En la novela -explí­citamente relacionada con El evangelio según Jesucristo cuando se dice que un dios que pide que sacrifiquen un hijo también matará al propio-, hay un momento que resumen todas las acusaciones contra dios: la discusión sobre la destrucción de sodoma y gomorra y la cantidad de inocentes que pudieron haber muerto en ella. «Pienso que habí­a inocentes en sodoma y en las otras ciudades que fueron quemadas, Si los hubiera, el señor habrí­a cumplido la promesa que me hizo de salvarles la vida, Los niños, los niños eran inocentes, Dios mí­o, murmuró abraham (…) Sí­, será tu dios pero no fue el de ellos».

Pero el narrador no se queda en la crí­tica; al contrario, propone varias veces un dios diferente, un dios «transparente y lí­mpido como cristal en lugar de este continuo pavor»; un dios no envidioso, capaz, por ejemplo, de enorgullecerse de sus criaturas por la construcción de la torre de babel en lugar de castigarlas por el intento.

¿Se entiende por qué es imposible comentar un libro así­ sin decir quién lo comenta? Según quién lo lea, puede ser inolvidable o intolerable. Excepto, claro, en el nivel de la escritura.

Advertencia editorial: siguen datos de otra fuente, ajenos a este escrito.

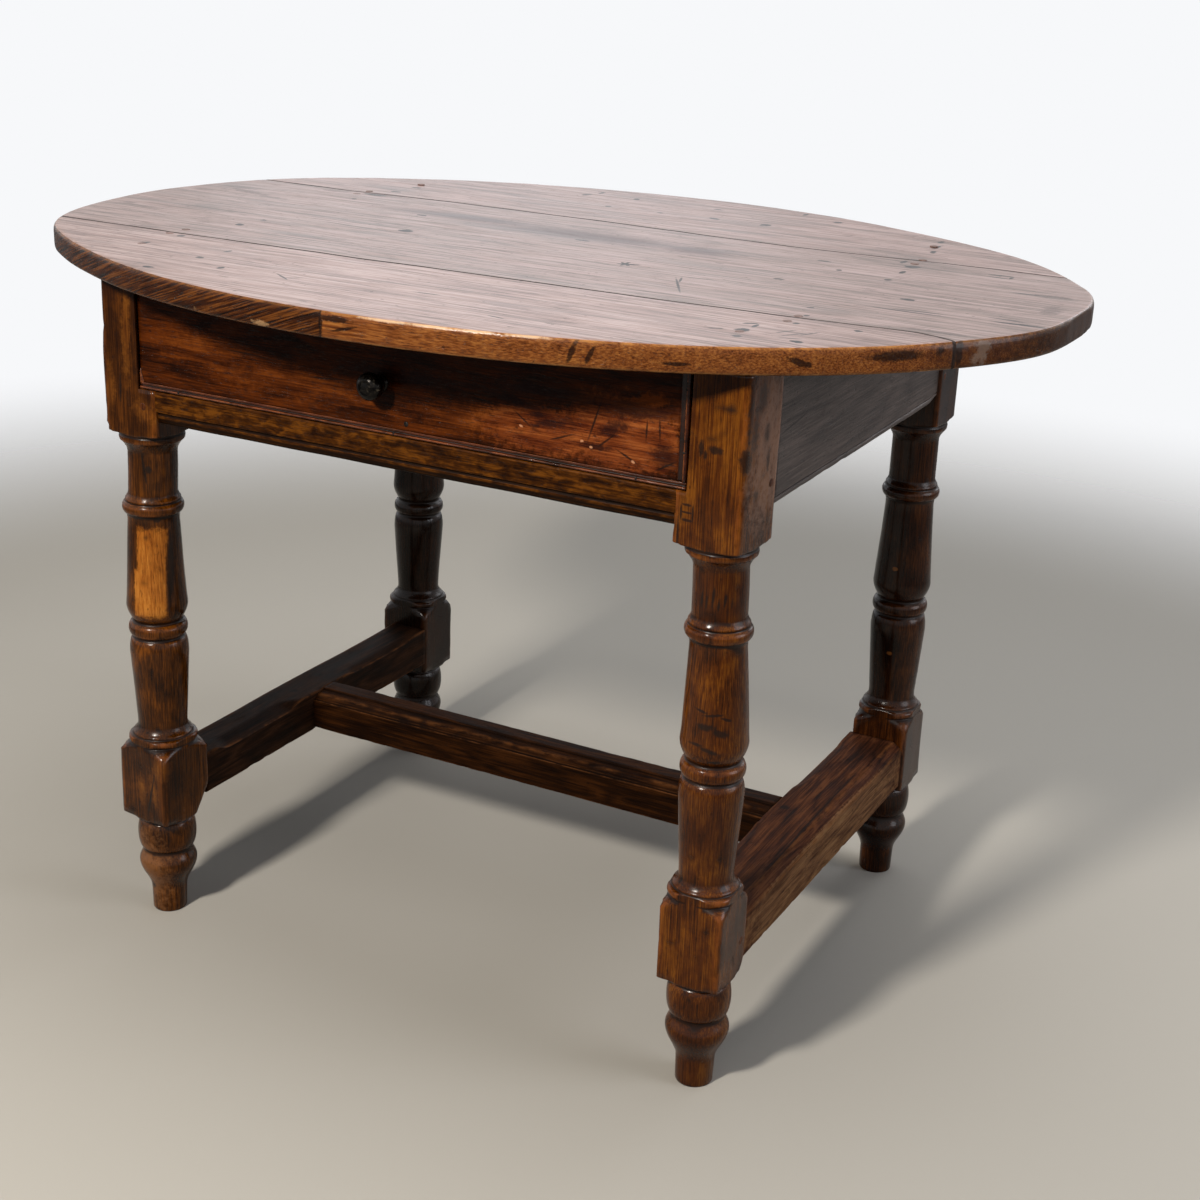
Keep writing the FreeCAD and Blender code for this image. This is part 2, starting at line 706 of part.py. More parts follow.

La escritura de Saramago es, para mí­, el «casi» indiscutible. Su prosa intensa, intencionada; su negativa a puntuar y usar mayúsculas de la manera tradicional; la forma en que obliga a la gráfica a reflejar su pensamiento; la belleza, la armoní­a, el dolor amargo de sus palabras no se parecen a los de ningún otro escritor. No hay duda de que Caí­n dice exactamente lo que él quiso que dijera y ése es, en el fondo, el secreto de toda buena escritura.